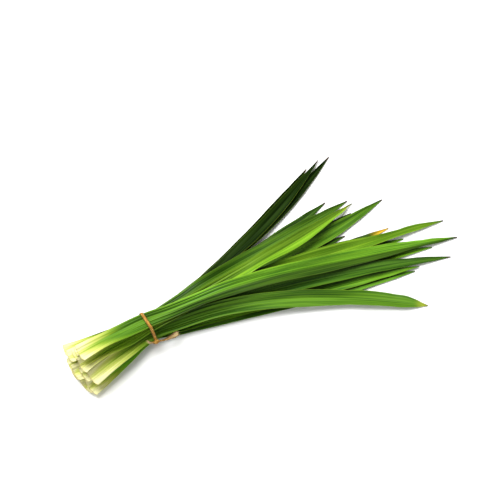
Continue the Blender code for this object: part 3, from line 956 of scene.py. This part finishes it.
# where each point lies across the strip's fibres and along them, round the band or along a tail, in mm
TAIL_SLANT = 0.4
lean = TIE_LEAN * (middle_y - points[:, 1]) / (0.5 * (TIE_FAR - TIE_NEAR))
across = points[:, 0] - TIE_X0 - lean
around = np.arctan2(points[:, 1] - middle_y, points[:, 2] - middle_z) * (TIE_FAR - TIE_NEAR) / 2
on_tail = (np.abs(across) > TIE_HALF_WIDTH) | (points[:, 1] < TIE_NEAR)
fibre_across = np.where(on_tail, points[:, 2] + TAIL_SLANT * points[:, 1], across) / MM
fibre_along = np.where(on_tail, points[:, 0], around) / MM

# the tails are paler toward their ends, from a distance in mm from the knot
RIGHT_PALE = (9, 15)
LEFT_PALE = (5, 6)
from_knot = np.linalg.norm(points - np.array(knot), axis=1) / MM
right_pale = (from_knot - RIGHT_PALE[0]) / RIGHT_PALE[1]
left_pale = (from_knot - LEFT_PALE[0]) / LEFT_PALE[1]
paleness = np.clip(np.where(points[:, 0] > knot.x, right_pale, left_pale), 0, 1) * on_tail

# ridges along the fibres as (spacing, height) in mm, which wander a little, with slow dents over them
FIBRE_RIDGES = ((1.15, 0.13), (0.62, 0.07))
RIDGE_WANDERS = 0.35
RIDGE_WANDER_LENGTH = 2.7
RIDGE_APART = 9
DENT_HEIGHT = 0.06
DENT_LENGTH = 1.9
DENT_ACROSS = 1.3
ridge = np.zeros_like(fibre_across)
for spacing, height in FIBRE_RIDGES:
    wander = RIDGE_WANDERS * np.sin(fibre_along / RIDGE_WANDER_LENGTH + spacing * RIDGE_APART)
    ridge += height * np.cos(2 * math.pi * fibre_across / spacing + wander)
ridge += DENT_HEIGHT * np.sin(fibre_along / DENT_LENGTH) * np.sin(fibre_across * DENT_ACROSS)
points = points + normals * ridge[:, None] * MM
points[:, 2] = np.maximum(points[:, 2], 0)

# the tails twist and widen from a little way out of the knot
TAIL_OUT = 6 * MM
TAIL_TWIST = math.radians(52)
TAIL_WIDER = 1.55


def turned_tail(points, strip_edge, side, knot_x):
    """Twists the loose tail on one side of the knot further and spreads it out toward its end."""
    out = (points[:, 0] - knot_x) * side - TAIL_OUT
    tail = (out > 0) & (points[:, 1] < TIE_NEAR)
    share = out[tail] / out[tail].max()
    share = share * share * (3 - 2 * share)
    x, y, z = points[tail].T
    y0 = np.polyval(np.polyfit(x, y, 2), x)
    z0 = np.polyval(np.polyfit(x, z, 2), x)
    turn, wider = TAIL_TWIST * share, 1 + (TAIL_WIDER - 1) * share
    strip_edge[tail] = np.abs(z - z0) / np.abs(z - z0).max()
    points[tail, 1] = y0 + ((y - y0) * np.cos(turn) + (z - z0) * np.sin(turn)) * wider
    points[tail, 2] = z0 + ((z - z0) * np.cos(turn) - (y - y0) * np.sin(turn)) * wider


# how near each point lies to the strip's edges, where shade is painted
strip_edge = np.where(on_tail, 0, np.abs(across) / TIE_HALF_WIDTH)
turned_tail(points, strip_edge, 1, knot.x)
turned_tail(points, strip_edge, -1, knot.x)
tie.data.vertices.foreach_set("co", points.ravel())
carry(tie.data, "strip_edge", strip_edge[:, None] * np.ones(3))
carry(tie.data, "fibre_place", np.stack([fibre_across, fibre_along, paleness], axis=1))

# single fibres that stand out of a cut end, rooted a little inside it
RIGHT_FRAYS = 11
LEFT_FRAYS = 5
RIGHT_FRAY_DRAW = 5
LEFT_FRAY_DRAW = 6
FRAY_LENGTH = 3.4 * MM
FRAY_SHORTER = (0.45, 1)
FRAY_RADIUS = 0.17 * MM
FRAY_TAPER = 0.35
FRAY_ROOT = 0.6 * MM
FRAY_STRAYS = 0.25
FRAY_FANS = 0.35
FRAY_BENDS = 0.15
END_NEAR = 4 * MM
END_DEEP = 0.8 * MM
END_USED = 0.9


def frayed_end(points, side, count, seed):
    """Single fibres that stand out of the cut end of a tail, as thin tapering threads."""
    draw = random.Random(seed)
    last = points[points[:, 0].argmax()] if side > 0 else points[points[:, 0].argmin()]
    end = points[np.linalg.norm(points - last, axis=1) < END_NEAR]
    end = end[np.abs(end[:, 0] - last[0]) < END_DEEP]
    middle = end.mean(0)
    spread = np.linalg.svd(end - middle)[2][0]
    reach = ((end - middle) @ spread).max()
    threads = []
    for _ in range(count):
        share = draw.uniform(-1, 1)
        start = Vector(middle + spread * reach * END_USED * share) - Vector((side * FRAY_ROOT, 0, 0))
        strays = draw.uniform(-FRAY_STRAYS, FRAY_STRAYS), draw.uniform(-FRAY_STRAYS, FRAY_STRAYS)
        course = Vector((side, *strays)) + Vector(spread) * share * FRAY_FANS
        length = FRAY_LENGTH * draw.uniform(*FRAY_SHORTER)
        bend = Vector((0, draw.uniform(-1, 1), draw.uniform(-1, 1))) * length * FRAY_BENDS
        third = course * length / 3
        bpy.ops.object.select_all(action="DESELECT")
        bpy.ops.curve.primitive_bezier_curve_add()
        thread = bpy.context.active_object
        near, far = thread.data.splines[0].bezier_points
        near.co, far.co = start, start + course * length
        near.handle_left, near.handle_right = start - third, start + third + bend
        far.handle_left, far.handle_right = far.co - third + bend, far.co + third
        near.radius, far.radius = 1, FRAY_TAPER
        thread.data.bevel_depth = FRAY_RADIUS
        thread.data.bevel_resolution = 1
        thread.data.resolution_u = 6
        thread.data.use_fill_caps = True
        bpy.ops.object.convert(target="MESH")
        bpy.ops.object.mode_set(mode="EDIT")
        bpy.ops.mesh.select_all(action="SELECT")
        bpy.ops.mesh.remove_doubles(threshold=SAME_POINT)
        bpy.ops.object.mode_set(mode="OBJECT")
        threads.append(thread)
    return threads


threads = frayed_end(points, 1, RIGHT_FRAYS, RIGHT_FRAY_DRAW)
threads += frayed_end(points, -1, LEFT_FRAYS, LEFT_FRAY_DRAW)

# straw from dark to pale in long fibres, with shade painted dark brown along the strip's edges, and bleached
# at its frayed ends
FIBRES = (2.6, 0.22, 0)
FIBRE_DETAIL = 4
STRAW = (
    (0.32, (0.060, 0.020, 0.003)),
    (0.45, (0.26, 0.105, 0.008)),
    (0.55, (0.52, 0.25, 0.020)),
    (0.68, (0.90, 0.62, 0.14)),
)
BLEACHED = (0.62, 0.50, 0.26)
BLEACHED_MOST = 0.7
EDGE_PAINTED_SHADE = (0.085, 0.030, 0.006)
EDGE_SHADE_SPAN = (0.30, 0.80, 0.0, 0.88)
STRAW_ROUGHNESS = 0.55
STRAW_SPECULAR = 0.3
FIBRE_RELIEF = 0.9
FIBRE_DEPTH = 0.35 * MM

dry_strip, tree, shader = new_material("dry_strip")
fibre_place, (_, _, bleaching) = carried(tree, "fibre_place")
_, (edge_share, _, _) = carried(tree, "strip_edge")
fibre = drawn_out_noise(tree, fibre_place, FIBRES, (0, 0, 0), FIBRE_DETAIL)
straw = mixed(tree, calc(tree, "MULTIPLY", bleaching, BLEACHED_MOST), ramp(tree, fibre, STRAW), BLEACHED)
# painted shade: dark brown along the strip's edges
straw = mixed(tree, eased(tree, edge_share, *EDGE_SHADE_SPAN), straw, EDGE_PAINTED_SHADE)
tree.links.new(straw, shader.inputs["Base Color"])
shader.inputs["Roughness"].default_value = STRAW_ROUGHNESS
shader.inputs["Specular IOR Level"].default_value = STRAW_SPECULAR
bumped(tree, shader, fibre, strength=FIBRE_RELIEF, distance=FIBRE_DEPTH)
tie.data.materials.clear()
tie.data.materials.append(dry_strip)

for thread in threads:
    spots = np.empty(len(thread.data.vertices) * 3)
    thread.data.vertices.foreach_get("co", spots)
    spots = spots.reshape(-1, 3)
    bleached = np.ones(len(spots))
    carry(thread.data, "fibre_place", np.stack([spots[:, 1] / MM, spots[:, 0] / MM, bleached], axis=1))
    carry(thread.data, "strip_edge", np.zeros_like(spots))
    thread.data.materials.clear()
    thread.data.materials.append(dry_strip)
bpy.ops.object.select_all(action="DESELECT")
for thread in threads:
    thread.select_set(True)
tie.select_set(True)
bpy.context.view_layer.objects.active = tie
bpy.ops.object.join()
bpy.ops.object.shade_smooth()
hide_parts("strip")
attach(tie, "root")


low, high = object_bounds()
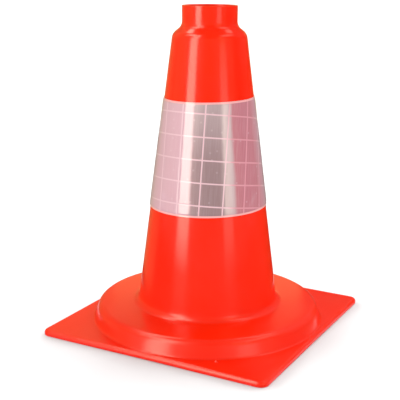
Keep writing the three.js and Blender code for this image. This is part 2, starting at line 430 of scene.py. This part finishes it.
————————
PROBLEM DESCRIPTION:
Extract, from the listing above, every line where the string "Blender" occurs.

FINAL RESULT:
Continue the Blender code for this object: part 3, from line 956 of scene.py. This part finishes it.
Keep writing the three.js and Blender code for this image. This is part 2, starting at line 430 of scene.py. This part finishes it.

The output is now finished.